Today, I choose to gift myself the freedom I deserve while keeping a focus on manifesting what I was born to do.
I would like to thank my incredible team for always holding the moving parts, my family for the continuous support, and my mentors for always inspiring me to dream bigger.
Bucktowar’s artistic practice draws both from her architectural training and way of seeing the world, and a deeply sensitive experience of nature and the various energies she engages with daily.
Nindya Bucktowar: I constantly feel everything around me. It’s actually not so nice as it impacts my sleep. I will even feel the ocean from [a house or building] next to the ocean.
The understanding of this landscape kind of drive is that I feel like I live outside of my body because I am always occupying space. Architecture was so natural when I joined the department [at university]; it manifested so easily.
Now I am an artist, and I think being an artist is so important because all this chaotic energy that you hold can just be channelled into making something beautiful. Or, it doesn’t need to be beautiful. Beauty is often a sign of the end-product, but the process can be beautiful also.
My understanding is based on my architectural education, and this is how I see the world. When I manifest my work, I’m thinking about the mountains, I’m thinking about the ocean, I’m thinking about the little cracks of the world.
Nindya Bucktowar’s sculptures and installations have a unique and ethereal presence.
Nindya Bucktowar: They are kind of immersed in my garden. Sometimes, I move them around the house.

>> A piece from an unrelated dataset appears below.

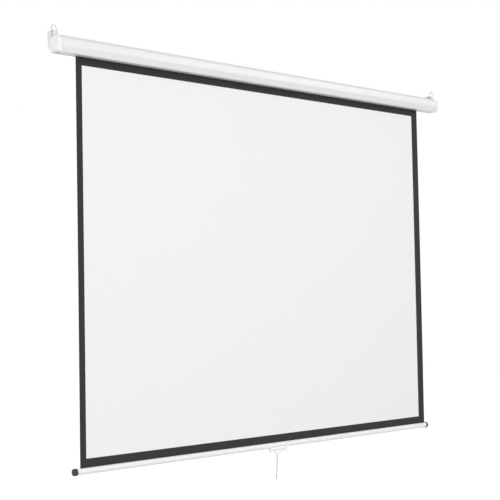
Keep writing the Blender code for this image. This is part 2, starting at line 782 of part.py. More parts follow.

I am actually very attached to them, so I do keep them very close. I don’t make them to sell, they are part of my quirky practice and I am building towards something a lot bigger. Ideally, I want to create this immersive, incredible space, but not coming from an architectural point because architecture has a lot of physics and mathematics. I feel like that’s very tricky sometimes. So, I discard [those elements] and use sensory experiences to create something that can become a functional space while also making people feel.